*Exercise prompt*
Repeat all of the material exactly as given.

— begin Source excerpt —

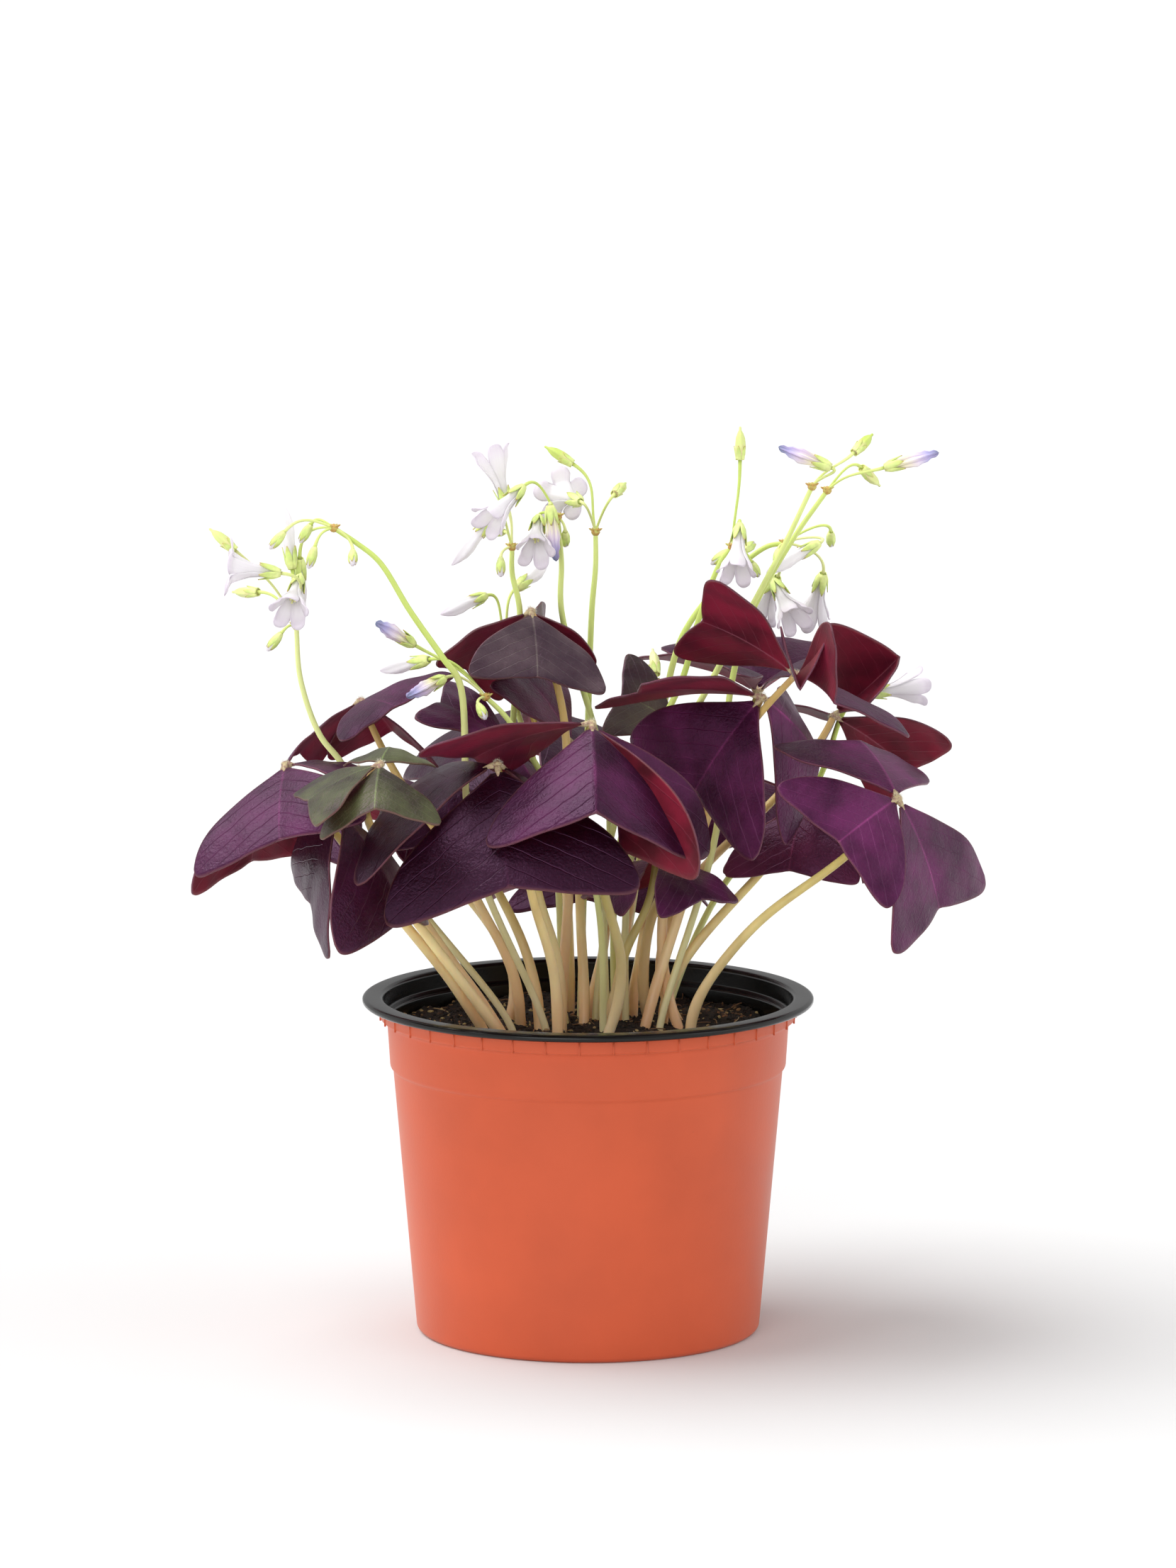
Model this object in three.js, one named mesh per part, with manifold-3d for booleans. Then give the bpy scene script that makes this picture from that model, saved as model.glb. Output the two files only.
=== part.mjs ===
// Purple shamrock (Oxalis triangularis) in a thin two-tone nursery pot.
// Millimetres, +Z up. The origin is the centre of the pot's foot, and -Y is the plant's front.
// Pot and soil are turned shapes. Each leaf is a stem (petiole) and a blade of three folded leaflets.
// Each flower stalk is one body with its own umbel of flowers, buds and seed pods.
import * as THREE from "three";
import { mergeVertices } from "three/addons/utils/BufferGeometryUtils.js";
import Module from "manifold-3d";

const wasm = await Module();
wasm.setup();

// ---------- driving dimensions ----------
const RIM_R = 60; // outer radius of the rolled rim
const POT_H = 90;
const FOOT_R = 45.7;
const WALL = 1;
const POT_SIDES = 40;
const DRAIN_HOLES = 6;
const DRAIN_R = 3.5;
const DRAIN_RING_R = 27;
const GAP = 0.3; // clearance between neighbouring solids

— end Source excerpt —

*Task output*
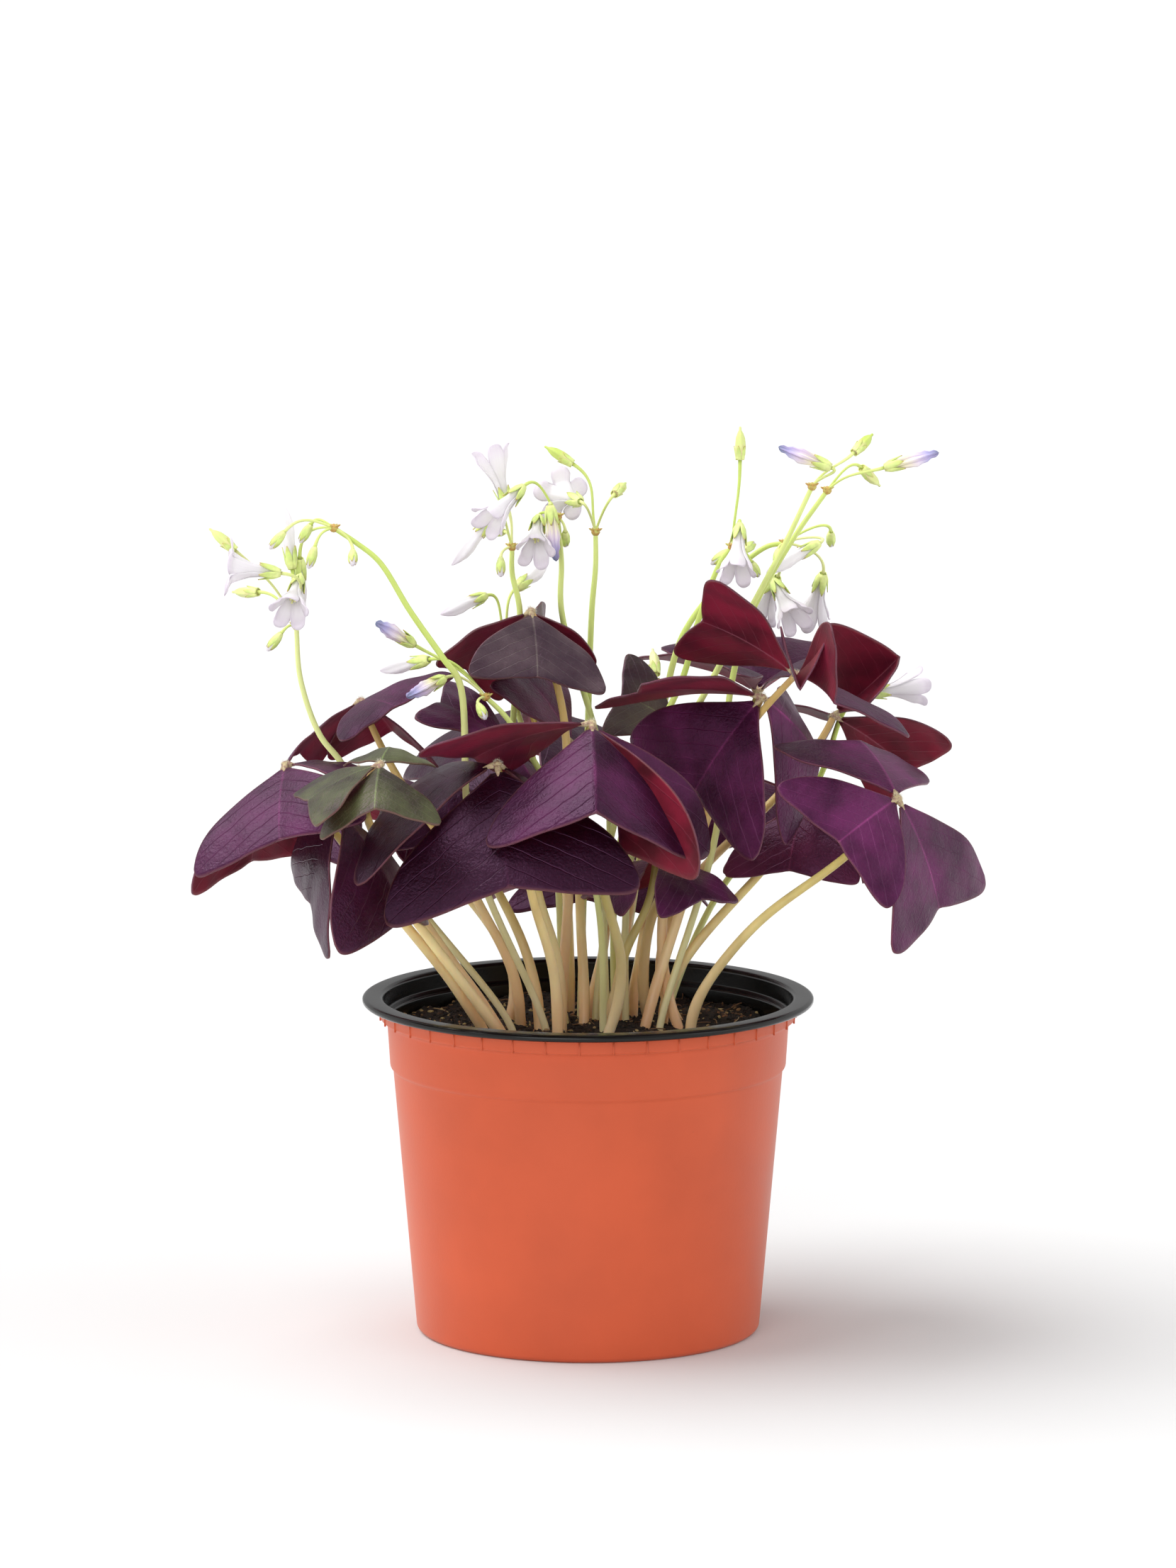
Model this object in three.js, one named mesh per part, with manifold-3d for booleans. Then give the bpy scene script that makes this picture from that model, saved as model.glb. Output the two files only.
=== part.mjs ===
// Purple shamrock (Oxalis triangularis) in a thin two-tone nursery pot.
// Millimetres, +Z up. The origin is the centre of the pot's foot, and -Y is the plant's front.
// Pot and soil are turned shapes. Each leaf is a stem (petiole) and a blade of three folded leaflets.
// Each flower stalk is one body with its own umbel of flowers, buds and seed pods.
import * as THREE from "three";
import { mergeVertices } from "three/addons/utils/BufferGeometryUtils.js";
import Module from "manifold-3d";

const wasm = await Module();
wasm.setup();

// ---------- driving dimensions ----------
const RIM_R = 60; // outer radius of the rolled rim
const POT_H = 90;
const FOOT_R = 45.7;
const WALL = 1;
const POT_SIDES = 40;
const DRAIN_HOLES = 6;
const DRAIN_R = 3.5;
const DRAIN_RING_R = 27;
const GAP = 0.3; // clearance between neighbouring solids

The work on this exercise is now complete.